Programın açılışında konuşan Rektör Yardımcısı Prof. Dr. Adem Çatak, Kur’an-ı Kerim’in dili olan Arapçanın önemine değindi.
Çatak “Hepimiz ‘Arapça güzel ve önemli bir dil deriz’ ve Kur’an-ı Kerim ile bağdaştırırız. Kur’an öyle bir kitaptır ki; indiği ay 11 ayın sultanı Ramazan Ayı, indiği gece bin aydan daha hayırlı olan Kadir Gecesi, indirildiği zât bütün peygamberlerin efendisi ve insanlığın gurur kaynağı Peygamberimiz Muhammed (s.a.v.) efendimiz ve indiği şehir ise şehirlerin anası mübarek ve kutsal şehir olan ümmü’l-kurâ Mekke’dir. Kur’an’ın kendisiyle indirildiği dil olan ‘Arapça’ ise böylece dillerin efendisi olmuştur. Arapçadan bahsediyor isek, Kur’an-ı Kerim’den bahsetmememiz mümkün değildir.” diye konuştu.
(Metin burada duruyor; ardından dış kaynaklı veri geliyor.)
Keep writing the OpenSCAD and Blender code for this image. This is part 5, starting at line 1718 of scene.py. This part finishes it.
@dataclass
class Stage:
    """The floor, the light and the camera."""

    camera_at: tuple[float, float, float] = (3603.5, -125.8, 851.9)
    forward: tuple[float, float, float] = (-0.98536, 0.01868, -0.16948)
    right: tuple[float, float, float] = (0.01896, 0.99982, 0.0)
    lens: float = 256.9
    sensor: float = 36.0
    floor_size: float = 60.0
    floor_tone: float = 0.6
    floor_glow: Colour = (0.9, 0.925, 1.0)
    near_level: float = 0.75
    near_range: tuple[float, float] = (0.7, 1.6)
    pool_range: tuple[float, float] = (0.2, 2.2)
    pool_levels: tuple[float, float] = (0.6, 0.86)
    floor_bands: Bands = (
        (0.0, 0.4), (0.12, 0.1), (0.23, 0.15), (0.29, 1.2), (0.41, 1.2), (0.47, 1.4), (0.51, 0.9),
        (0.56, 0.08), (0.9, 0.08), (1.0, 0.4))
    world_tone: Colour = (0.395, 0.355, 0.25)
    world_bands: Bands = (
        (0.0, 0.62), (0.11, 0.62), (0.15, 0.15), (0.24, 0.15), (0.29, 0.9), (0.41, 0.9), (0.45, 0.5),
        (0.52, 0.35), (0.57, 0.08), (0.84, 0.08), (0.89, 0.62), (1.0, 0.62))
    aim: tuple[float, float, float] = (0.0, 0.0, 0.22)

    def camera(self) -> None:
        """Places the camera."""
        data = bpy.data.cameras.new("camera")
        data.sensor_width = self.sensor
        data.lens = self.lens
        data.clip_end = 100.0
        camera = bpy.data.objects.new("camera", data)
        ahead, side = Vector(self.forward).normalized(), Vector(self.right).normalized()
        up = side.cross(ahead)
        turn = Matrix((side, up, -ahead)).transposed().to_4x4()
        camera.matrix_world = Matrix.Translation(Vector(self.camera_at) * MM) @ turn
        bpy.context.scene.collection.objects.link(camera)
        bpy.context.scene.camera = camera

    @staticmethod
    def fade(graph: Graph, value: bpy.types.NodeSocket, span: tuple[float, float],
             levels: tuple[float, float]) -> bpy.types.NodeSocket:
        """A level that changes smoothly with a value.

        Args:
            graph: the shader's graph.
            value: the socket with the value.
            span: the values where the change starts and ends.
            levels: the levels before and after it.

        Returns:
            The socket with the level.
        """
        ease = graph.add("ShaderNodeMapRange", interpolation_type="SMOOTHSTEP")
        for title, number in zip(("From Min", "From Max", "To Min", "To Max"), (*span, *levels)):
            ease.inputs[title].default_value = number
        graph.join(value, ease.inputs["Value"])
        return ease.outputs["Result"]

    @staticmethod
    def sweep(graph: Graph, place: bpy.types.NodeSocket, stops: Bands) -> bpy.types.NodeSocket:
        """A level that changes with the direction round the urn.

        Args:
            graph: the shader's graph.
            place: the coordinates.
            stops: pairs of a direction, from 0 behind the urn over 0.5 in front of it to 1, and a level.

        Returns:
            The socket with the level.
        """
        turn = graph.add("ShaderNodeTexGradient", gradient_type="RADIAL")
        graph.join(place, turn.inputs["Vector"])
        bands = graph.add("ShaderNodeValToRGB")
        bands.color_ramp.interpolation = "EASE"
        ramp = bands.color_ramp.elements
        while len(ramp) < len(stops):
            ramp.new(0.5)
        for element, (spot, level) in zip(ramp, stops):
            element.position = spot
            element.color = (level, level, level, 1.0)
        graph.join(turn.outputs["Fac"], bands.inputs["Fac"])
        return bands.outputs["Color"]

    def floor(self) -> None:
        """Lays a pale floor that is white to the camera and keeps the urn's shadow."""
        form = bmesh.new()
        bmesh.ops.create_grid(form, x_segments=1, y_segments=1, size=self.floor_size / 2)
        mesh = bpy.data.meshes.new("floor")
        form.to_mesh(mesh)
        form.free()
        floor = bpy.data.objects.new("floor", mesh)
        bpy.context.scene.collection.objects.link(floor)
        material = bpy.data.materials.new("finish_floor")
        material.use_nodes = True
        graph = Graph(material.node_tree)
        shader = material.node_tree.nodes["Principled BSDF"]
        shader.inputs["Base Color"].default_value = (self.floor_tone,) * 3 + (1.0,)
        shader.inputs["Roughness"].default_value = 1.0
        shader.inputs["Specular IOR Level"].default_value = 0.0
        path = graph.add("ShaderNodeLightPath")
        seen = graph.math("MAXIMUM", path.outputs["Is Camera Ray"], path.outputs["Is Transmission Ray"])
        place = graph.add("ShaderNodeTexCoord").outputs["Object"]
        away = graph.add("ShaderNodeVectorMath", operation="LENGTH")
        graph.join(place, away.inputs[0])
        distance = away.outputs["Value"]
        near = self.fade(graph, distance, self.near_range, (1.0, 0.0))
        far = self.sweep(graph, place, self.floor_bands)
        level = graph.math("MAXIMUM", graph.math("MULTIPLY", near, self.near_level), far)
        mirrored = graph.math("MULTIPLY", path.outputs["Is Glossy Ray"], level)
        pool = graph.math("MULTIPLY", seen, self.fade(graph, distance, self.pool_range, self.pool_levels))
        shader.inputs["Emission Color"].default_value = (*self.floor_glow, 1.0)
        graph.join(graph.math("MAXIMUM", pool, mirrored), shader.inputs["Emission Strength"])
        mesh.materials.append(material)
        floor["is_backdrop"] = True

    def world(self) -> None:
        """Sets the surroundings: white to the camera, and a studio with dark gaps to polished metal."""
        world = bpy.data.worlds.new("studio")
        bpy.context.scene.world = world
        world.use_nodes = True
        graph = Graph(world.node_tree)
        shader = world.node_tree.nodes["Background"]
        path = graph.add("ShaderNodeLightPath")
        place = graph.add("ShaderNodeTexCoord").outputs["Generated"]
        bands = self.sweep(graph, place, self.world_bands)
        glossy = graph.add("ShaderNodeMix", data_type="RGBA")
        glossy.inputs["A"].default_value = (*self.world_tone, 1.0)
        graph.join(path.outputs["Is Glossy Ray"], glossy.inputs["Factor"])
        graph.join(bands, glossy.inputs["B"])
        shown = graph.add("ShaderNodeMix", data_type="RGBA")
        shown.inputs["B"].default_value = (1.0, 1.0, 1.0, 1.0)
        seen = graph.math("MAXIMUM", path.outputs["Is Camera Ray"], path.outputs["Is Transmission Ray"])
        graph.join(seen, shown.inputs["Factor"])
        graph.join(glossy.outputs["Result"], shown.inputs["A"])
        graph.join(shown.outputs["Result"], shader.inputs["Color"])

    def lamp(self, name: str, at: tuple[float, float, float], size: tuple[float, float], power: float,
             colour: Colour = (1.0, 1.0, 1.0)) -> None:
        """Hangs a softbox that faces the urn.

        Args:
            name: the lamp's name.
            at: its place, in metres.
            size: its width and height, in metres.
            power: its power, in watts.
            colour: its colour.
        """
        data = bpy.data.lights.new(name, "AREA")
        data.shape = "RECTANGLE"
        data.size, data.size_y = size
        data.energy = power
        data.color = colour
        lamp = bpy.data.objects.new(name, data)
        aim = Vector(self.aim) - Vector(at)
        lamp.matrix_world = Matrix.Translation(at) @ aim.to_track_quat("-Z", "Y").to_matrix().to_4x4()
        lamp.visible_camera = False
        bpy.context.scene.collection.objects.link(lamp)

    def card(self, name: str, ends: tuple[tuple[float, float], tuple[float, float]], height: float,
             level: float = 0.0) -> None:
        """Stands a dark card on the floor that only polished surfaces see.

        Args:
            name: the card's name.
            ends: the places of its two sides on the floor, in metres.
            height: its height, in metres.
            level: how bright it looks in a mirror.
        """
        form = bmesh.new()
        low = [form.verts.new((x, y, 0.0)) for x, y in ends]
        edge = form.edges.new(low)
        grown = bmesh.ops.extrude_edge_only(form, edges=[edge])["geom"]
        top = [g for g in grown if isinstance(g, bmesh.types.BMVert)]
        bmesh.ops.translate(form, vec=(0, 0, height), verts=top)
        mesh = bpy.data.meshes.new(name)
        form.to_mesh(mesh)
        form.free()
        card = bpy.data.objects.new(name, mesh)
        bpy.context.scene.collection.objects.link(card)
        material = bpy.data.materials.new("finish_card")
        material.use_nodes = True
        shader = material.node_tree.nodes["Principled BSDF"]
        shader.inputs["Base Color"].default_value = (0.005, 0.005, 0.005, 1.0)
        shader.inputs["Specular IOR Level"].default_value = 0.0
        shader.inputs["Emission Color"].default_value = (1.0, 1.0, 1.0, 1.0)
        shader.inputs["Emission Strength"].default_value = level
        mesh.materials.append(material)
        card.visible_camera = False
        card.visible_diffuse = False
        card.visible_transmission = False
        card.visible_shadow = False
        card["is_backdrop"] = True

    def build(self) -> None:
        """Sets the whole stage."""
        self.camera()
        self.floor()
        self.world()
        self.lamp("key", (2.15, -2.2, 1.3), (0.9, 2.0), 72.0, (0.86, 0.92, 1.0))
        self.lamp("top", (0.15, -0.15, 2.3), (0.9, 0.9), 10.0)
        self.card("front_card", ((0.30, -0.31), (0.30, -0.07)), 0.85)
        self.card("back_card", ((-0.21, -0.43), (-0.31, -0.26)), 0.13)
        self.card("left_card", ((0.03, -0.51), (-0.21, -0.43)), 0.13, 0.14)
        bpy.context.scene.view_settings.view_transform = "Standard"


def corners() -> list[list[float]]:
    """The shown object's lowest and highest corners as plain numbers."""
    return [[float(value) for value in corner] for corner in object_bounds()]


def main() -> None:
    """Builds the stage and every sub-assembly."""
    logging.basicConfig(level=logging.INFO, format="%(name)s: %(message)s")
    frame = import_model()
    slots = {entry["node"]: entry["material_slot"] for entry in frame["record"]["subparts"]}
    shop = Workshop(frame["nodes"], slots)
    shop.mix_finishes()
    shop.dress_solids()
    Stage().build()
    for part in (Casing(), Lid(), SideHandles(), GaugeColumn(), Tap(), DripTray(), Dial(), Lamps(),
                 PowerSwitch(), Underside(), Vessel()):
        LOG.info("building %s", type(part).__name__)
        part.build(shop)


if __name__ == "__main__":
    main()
“KUR’AN-I KERİM ZANNEDİLDİĞİ GİBİ ZOR BİR DİL DEĞİL”
Dekan Durmuş ise Arapça’nın önemini Kur’an-ı Kerim’den aldığını ve Kur’an-ı Kerim’in zannedildiği gibi zor bir dil olmadığını söyledi.
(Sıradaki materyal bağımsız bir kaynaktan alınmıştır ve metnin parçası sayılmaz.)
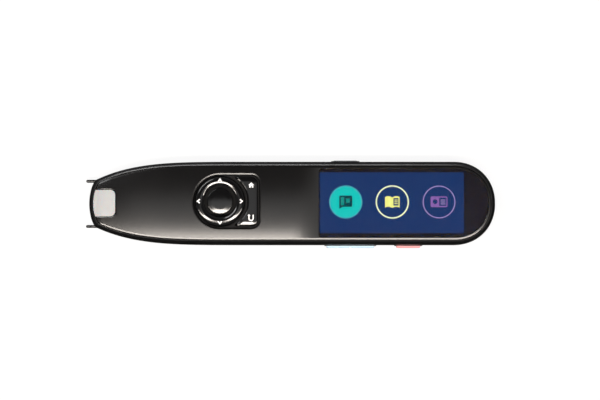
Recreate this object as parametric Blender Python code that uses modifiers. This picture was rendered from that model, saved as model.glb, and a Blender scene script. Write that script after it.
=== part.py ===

Durmuş konuşmasında “Hiçbir dilin diğer dilden üstünlüğü söz konusu değildir. Ancak Kur’an-ı Kerim’den kaynaklı olarak Arapça önem kazanmıştır. Normal durumlarda Arapça zaten konuşuluyordu ama Allah-u Teâlâ’nın Kadir Gecesi’nde indirmesiyle Arapça bambaşka bir hüviyet kazanmış oldu. Nitekim er-Rûm suresinin 22. ayetinde Allah-u Teâlâ “Gökleri ve yeri yaratması, dillerinizin ve renklerinizin farklı olması O'nun delillerindendir” der. Ancak diller farklılık arz ederler. Bu bakımdan Arapça çok geniş bir anlam alanına ve kelime hazinesine, dünyada müstesna bir yere sahiptir.
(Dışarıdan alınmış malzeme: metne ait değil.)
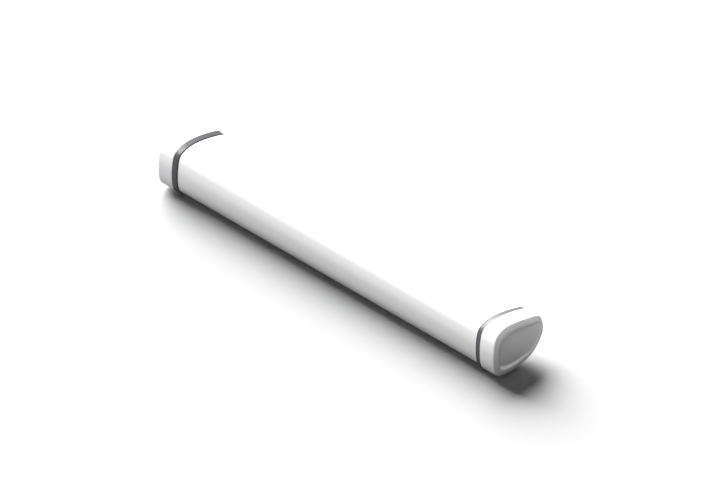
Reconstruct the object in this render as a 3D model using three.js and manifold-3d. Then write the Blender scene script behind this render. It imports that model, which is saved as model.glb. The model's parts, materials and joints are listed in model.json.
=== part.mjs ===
// Open-array radar antenna: a long radome bar with two moulded end caps, a slotted
// waveguide feeding a flared horn inside it, and a flanged seat under its centre.
// Units are millimetres. +Z is up, +X runs along the bar, -Y is the radiating front.
// The origin is the centre of the seat's flat underside, on the bar's turning axis.

import * as THREE from 'three';
import Module from 'manifold-3d';
import { mergeVertices } from 'three/addons/utils/BufferGeometryUtils.js';

const wasm = await Module();
wasm.setup();

// ---- driving dimensions ----
const HALF_LENGTH = 565;
const SECTION_Z = 75;
const FIT_GAP = 0.4;

const BODY_INSET = 4.4;
const BODY_WALL = 3;
const BODY_HALF = 535;

const SEAL_START = 502.3;
const SEAL_END = 504.5;
const BAND_START = 504.8;
const BAND_END = 518.3;
const CAP_START = 518.6;
const CAP_WALL = 2.8;
const CAP_EDGE_RADIUS = 3;
const CAP_EDGE_STEPS = 3;
const CAP_LEAN_TOP = 6;
const CAP_LEAN_FROM_Z = -5;
const CAP_LEAN_TO_Z = 63;
const CAP_LEAN_CORNER = 5.5;
const CAP_LEAN_FROM_SUM = 75;
const CAP_LEAN_TO_SUM = 117;
const PANEL_SCALE_Y = 0.83;
const PANEL_SCALE_Z = 0.72;
const PANEL_SHIFT_Y = 6;
const PANEL_SHIFT_Z = -4.5;
const PANEL_WALL_SPREAD = 0.045;
const PANEL_DEPTH_FRONT = 6;
const PANEL_DEPTH_BACK = 1.6;

const OUTLINE_POINTS = 48;

const GUIDE_Y = 12.7;
const GUIDE_Z = 6.35;
const GUIDE_WALL = 1.27;
const GUIDE_HALF = 465;
const SLOT_PITCH = 22.3;
const SLOTS_PER_SIDE = 20;
const SLOT_WIDTH = 1.6;
const SLOT_TILT_DEG = 12;

const HORN_HALF = 464;
const HORN_SHEET = 1.2;
const HORN_MOUTH_Y = -64;
const HORN_MOUTH_Z = 40.5;

const SPINE_FRONT_Y = 14;
const SPINE_BACK_Y = 56;
const SPINE_LOW_Z = -14;
const SPINE_HIGH_Z = 30;
const SPINE_WALL = 2.2;
const SPINE_HALF = 480;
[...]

Bundan böyle Müslümanlar, Kur’an-ı Kerim’e gönül veren insanlar Arapçanın bu ikliminde ve atmosferinde dolaşıp duracaklar ve Allah-u Teâlâ’nın kimi zaman gönüllere hitap eden, kimi zaman akıllara hitap eden kimi zaman da insanları korkutan ayetleriyle karşı karşıya kalacaktır. Böylece insan içindeki fikri ve psikolojik durumuna göre ya iman dairesinde kalacaktır, ya da inkârı tercih edecektir. Allah-u Teâlâ tarihin çeşitli duraklarında din dilini farklı kalıplarla ifade etti. Son olarak hikmeti gereği Allah Arapça olarak bunu bizlerle buluşturdu. Bundan böyle bütün insanların ve insanlığının tek adı ve adresi Kuran’ı Kerimdir.” İfadelerini kullandı
“ARAPÇANIN İSLAMİ İLİMLERDEKİ YERİ”
Yapılan açılış konuşmalarının ardından İlahiyat Fakültesi Arap Dili ve Belagati Anabilim Dalı öğretim üyelerinden Dr. Öğr. Üyesi Mehmet Sıddık Özalp’in Arapça sunumu ve Dr. Öğr. Üyesi Elif Tekin Yılmaz’ın da tercümesi ile “Arapçanın İslami İlimlerdeki Yeri” üzerine konuşma gerçekleştirildi.
ÖĞRENCİLERDEN TİYATRO GÖSTERİMİ VE ŞİİR DİNLETİSİ
Programda ayrıca İlahiyat Fakültesi öğrencileri Filistin’de iki gencin hayata ve umuda dair bakış açısını konu alan tiyatro ile birlikte Arapça öğrenirken karşılaştıkları zorlukları mizahi ve eğitici bir üslupla ele aldıkları iki ayrı tiyatro gösteriminde bulundu.
Arapça şiir dinletisi, Arapçanın zenginliğini ve güzelliğini konu alan video gösterimlerinin ardından program, katılımcılara çeşitli ikramların yapılmasıyla sona erdi.